My cousin Michael lay on his back in the hospital bed. A tube ran from the top of his right foot down to a plastic bag of dark liquid.
Mike has diabetes, and the circulation in his foot had been shutting down: the skin was turning black. Two days ago, the doctor used a marker pen to draw a circle around the base of his toe.
“If the darkness gets to that line,” he said, “We will have no choice but to amputate.”
Today the toe was gone.
“Take a look,” said Mike, pulling back a layer of bandage.
A two-second glimpse, and I turned my head away.
Question: if stem cells could cure diabetes and help people like Mike, would that be a good thing? Surprisingly, some might say no.
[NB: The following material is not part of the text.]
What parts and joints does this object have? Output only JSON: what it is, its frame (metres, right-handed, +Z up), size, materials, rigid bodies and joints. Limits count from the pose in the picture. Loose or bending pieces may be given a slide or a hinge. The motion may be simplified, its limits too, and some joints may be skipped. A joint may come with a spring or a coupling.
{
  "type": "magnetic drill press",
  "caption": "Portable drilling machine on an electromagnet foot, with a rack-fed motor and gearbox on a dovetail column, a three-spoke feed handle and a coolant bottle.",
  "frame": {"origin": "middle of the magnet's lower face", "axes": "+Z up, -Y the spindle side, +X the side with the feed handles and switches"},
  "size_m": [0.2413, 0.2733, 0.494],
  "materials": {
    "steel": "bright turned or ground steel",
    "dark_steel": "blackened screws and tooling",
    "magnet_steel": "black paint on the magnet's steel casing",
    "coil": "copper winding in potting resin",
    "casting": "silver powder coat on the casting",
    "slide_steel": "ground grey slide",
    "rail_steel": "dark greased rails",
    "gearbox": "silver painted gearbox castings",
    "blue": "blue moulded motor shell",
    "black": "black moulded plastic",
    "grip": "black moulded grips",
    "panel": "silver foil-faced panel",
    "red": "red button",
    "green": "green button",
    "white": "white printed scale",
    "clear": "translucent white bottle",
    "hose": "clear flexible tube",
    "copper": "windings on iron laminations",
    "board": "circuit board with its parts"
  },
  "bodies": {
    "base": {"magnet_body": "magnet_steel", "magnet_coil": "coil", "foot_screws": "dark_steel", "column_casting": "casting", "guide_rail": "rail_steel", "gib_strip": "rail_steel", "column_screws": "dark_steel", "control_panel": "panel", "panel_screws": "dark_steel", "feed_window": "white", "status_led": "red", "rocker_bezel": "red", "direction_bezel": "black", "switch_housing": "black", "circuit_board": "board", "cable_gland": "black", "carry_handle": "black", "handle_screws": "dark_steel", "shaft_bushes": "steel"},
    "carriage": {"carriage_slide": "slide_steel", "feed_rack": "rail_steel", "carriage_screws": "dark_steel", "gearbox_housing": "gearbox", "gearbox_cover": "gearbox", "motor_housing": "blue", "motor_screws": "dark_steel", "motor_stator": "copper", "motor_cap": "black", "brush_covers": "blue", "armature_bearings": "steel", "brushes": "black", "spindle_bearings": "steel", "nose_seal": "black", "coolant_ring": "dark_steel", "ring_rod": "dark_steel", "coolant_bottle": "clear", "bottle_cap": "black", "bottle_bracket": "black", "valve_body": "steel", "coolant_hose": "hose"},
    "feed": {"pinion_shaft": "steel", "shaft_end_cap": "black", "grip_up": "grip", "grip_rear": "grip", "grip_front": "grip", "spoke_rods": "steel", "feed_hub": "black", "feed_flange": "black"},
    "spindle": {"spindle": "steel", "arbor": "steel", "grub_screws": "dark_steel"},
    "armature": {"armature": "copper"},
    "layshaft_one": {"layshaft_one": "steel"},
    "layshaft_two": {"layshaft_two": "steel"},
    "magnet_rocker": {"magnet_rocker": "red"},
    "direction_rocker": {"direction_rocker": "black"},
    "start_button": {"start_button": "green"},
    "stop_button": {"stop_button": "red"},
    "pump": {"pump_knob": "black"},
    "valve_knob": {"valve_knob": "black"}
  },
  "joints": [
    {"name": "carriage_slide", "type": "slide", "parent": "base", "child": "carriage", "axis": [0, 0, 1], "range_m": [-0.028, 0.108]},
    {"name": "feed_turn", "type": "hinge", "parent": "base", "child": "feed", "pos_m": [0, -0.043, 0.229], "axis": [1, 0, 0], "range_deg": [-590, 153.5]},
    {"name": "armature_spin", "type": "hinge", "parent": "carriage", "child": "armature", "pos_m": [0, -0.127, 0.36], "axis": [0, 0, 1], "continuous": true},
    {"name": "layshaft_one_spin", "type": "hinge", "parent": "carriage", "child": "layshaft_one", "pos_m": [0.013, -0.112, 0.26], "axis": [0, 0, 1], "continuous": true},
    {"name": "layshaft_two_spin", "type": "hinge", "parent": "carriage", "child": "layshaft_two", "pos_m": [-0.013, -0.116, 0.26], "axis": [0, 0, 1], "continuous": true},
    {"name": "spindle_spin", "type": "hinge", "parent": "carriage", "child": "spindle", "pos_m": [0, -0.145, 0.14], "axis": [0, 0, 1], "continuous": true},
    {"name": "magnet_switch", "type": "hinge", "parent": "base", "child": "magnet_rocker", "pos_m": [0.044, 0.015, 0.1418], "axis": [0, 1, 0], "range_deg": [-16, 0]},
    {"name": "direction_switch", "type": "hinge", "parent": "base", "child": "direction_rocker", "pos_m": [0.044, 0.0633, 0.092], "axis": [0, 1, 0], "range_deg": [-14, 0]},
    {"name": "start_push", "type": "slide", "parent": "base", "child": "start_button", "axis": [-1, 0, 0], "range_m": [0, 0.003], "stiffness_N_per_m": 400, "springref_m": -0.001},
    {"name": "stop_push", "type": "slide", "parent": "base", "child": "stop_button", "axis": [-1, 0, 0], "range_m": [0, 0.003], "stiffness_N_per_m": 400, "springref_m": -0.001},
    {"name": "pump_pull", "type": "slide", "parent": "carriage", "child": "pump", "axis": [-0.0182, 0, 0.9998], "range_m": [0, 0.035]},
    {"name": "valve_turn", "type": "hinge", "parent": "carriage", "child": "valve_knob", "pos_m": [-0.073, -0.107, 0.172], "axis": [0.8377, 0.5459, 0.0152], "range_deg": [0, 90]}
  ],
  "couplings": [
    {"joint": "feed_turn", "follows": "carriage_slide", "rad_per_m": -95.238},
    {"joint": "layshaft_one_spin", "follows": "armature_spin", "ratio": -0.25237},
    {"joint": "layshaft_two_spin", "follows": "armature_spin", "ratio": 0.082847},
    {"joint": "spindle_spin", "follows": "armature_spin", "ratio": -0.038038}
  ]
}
During the campaign to pass Proposition 71, the citizens’ initiative which led to California’s stem cell research program, a friend of our family asked me:
“Where do you keep the babies?”
“The ones you get the spare parts from, like they told us about in church.”
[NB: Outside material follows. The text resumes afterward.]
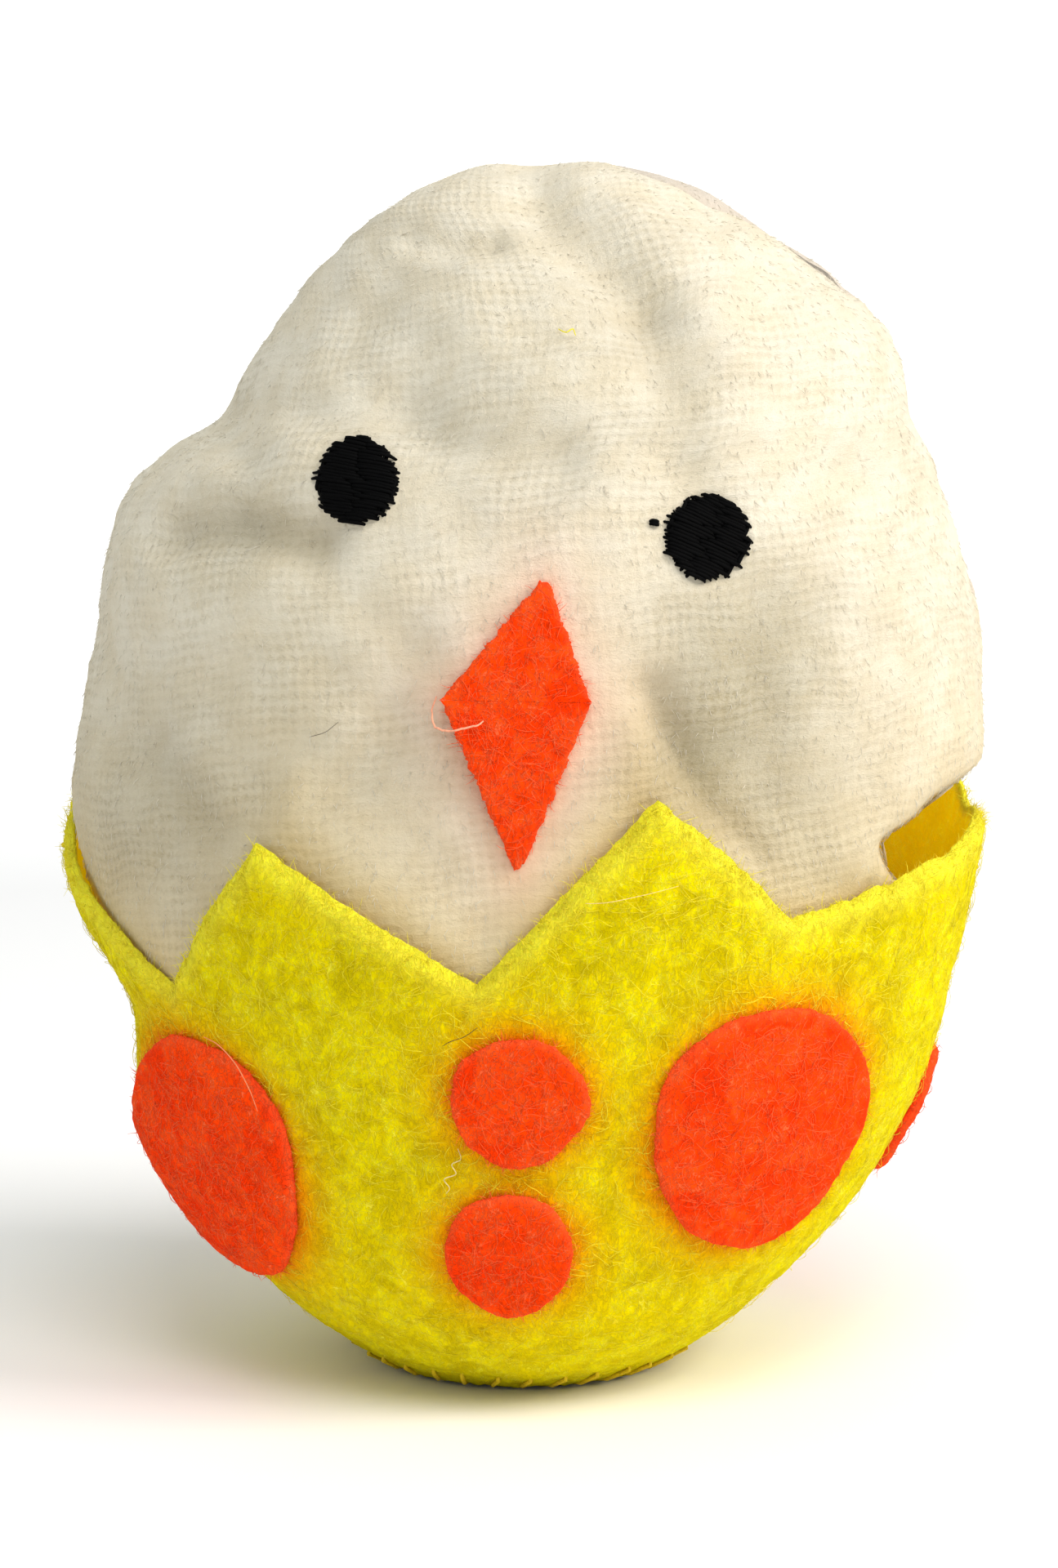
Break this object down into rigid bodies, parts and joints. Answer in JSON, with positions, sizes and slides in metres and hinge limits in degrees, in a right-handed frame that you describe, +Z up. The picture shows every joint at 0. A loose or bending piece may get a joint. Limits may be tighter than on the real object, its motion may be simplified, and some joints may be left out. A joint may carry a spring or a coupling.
{
  "type": "stuffed chick in a felt eggshell",
  "caption": "Palm-size stuffed velour chick with embroidered eyes and a felt beak, sitting in a zigzag-rimmed felt eggshell cup with glued felt dots.",
  "frame": {"origin": "centre of the eggshell's footprint, on the surface it stands on", "axes": "+Z up through the chick's crown, -Y out through its beak, +X to the viewer's right when facing it"},
  "size_m": [0.0856, 0.073, 0.1095],
  "materials": {
    "cream_velour": "matte",
    "polyester_wadding": "matte",
    "pale_thread": "matte",
    "black_embroidery": "satin",
    "orange_felt": "matte",
    "yellow_felt": "matte",
    "yellow_thread": "matte"
  },
  "bodies": {
    "eggshell": {"shell_front_panel": "yellow_felt", "shell_back_panel": "yellow_felt", "shell_base_disc": "yellow_felt", "shell_side_thread_left": "yellow_thread", "shell_side_thread_right": "yellow_thread", "shell_base_thread": "yellow_thread", "dot_front_large_left": "orange_felt", "dot_front_large_right": "orange_felt", "dot_front_small_upper": "orange_felt", "dot_front_small_lower": "orange_felt", "dot_side_small_right": "orange_felt", "dot_side_small_left": "orange_felt", "dot_back_large": "orange_felt", "dot_back_small_upper": "orange_felt", "dot_back_small_lower": "orange_felt"},
    "chick": {"chick_front_panel": "cream_velour", "chick_back_panel": "cream_velour", "chick_stuffing": "polyester_wadding", "chick_seam_thread": "pale_thread", "chick_closing_thread": "pale_thread", "eye_left": "black_embroidery", "eye_right": "black_embroidery", "beak_stitch_thread": "pale_thread"},
    "beak_top": {"beak_upper": "orange_felt"},
    "beak_bottom": {"beak_lower": "orange_felt"}
  },
  "joints": [
    {"name": "chick_lift", "type": "slide", "parent": "eggshell", "child": "chick", "axis": [0, 0, 1], "range_m": [0, 0.055]},
    {"name": "beak_upper_flap", "type": "hinge", "parent": "chick", "child": "beak_top", "pos_m": [-0.00045, -0.0352, 0.0632], "axis": [0.9994, -0.029, -0.0168], "range_deg": [0, 60], "stiffness_Nm_per_rad": 0.0001},
    {"name": "beak_lower_flap", "type": "hinge", "parent": "chick", "child": "beak_bottom", "pos_m": [-0.00045, -0.0352, 0.0632], "axis": [-0.9994, 0.029, 0.0168], "range_deg": [0, 60], "stiffness_Nm_per_rad": 0.0001}
  ]
}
She had been hearing statements like:
“It (embryonic stem cell research) is indisputably killing”, said Douglas Johnson, legislative director for the National Right to Life Committee in Washington, “Living human beings should not be used for harmful research without their consent.”
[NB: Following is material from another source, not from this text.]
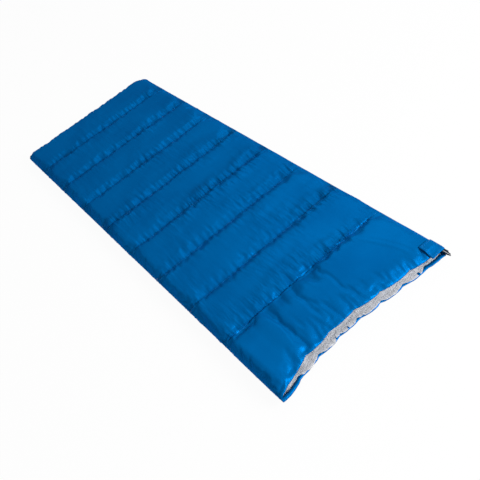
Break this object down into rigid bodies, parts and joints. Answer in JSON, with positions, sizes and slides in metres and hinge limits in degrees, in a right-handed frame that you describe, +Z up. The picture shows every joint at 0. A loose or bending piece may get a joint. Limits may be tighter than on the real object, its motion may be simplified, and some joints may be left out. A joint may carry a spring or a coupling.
{
  "type": "rectangular sleeping bag",
  "caption": "Rectangular quilted sleeping bag laid flat: two padded halves hinged at a fold, a side and foot zip with sliders, a draught tube and a closure tab.",
  "frame": {"origin": "centre of the bounding box's base, on the floor that the bag lies on", "axes": "+Z up, +Y from the mouth to the foot, +X from the fold to the zip side"},
  "size_m": [0.705, 1.938, 0.0713],
  "materials": {
    "shell_cloth": "satin polyester taffeta",
    "tab_cloth": "satin polyester taffeta, double layer",
    "lining_cloth": "matt marled polyester and cotton weave",
    "filling": "matt fibre wadding",
    "zip_tape": "matt woven tape",
    "zip_coil": "semi-matt moulded coil",
    "metal": "dark enamelled casting",
    "hook_and_loop": "hook-and-loop pile",
    "label_cloth": "blank printed-label satin"
  },
  "bodies": {
    "lower": {"lower_shell": "shell_cloth", "lower_batting": "filling", "lower_lining": "lining_cloth", "lower_mouth_hem": "lining_cloth", "fold_strip": "shell_cloth", "care_label": "label_cloth", "lower_zip_tape": "zip_tape", "lower_zip_coil": "zip_coil", "lower_mouth_stop": "metal", "lower_foot_stop": "metal"},
    "upper": {"upper_shell": "shell_cloth", "upper_batting": "filling", "upper_lining": "lining_cloth", "upper_mouth_hem": "shell_cloth", "draught_tube": "lining_cloth", "upper_zip_tape": "zip_tape", "upper_zip_coil": "zip_coil", "upper_mouth_stop": "metal", "upper_foot_stop": "metal", "tab_loop_patch": "hook_and_loop"},
    "tab": {"closure_tab": "tab_cloth", "tab_hook_patch": "hook_and_loop"},
    "head_slider": {"head_slider": "metal"},
    "head_outer_pull": {"head_outer_pull": "metal"},
    "head_inner_pull": {"head_inner_pull": "metal"},
    "foot_slider": {"foot_slider": "metal"},
    "foot_outer_pull": {"foot_outer_pull": "metal"}
  },
  "joints": [
    {"name": "fold_hinge", "type": "hinge", "parent": "lower", "child": "upper", "pos_m": [-0.35275, 0, 0.0355], "axis": [0, -1, 0], "range_deg": [0, 180]},
    {"name": "head_slide", "type": "slide", "parent": "lower", "child": "head_slider", "axis": [0, 1, 0], "range_m": [0, 1.81]},
    {"name": "head_outer_pull_hinge", "type": "hinge", "parent": "head_slider", "child": "head_outer_pull", "pos_m": [0.34995, -0.92505, 0.0355], "axis": [0, 0, 1], "range_deg": [0, 180]},
    {"name": "head_inner_pull_hinge", "type": "hinge", "parent": "head_slider", "child": "head_inner_pull", "pos_m": [0.33925, -0.92505, 0.0355], "axis": [0, 0, -1], "range_deg": [0, 180]},
    {"name": "foot_slide", "type": "slide", "parent": "lower", "child": "foot_slider", "axis": [1, 0, 0], "range_m": [0, 0.6]},
    {"name": "foot_outer_pull_hinge", "type": "hinge", "parent": "foot_slider", "child": "foot_outer_pull", "pos_m": [-0.32655, 0.96645, 0.0355], "axis": [0, 0, 1], "range_deg": [0, 180]},
    {"name": "tab_hinge", "type": "hinge", "parent": "upper", "child": "tab", "pos_m": [0.28845, 0, 0.07066], "axis": [0, -1, 0], "range_deg": [0, 160]}
  ]
}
Fortunately, that is completely wrong.
In embryonic stem cell research, there are no “living human beings” involved — — except, perhaps, a person being healed.
There is living tissue, yes: like a growing hair or a heart cell, each of which contains the full DNA makeup of a person: but not a life.
You can prove that for yourself. First, are we agreed that you cannot have a baby without the shelter of the mother’s womb? Hold that thought.
Now, let’s see exactly where embryonic stem cells come from: left over materials from the In Vitro Fertilization (IVF) process.
A couple wanting help making a child goes to the IVF clinic. They contribute sperm and eggs; from these the doctor puts together 15–20 blastocysts (fertilized eggs). The strongest one or perhaps two is put into the mother’s womb. There, it is hoped, it may implant in the uterine wall, and become a child.
This procedure has been done successfully by more than five million families around the world.
Brynner, J. “Five million babies born from IVF…” NBC News, July 12, 2003
But what about the other dozen blastocysts? Unless placed in the womb, it is biologically impossible for them to become a child, ever. So where do they go?
So small they could fit on the point of a needle, the microscopic bits may be frozen and stored (at a monthly fee), or given to another couple (not often), or, (most commonly) discarded: flushed away, incinerated, tossed in the landfill — or donated to research. Many people would prefer something positive come from their fertilized eggs, instead of just tossing them away.
If the decision to donate is made, the blastocyst is taken apart under a microscope. It feels no pain; it cannot, having no nerves.
The stem cells are extracted and put in a Petri dish of feeder gel.
I have seen the dish of orange gel, and what looks like dust, the infinitesimally tiny stem cells. That is what we are talking about: cells, cells, nothing but cells — and the possibility of cure.
How badly is cure research needed? Consider three numbers:
1. 29 million Americans have diabetes, roughly 9% of the population.
2. Estimates of the number of paralyzed folks run to 5 million.
3. And 11 million Americans are losing their sight from macular degeneration, a form of age-related progressive blindness).
Why did I choose these particular people?
Because for each condition, an embryonic stem cell (ESC) therapy is in human trials right now, funded in part by the California stem cell program.
1. Diabetes: ViaCyte Inc. has a sturdy “credit card” in which stem cells release insulin. This is being put under the skin of patients, where they won’t even have to think about it. If it works, no more shots, no more amputations, no more diabetes.
2. Paralysis: Asterias Biotherapeutics is giving newly paralyzed patients injections in the spine: to re-insulate damaged nerves, hopefully permitting recovery of function. (Note: recently, six of six patients recovered the use of their hands, an enormous benefit.)
3. Macular degeneration blindness : ESC-derived cells have been placed on a tiny screen and placed in the back of the eye. This is still in the safety testing stage, but already some patients are perceiving light.
Will any of these approaches be a complete answer? Too soon to tell.
But we should treasure our right to find out. Freedom to research is irreplaceable — without it there can be no cures.
That is why our research rights (as well as reasonable regulations) are written into the California state Constitution.
Thanks to the voters, our research is protected, regulated, and moving ahead.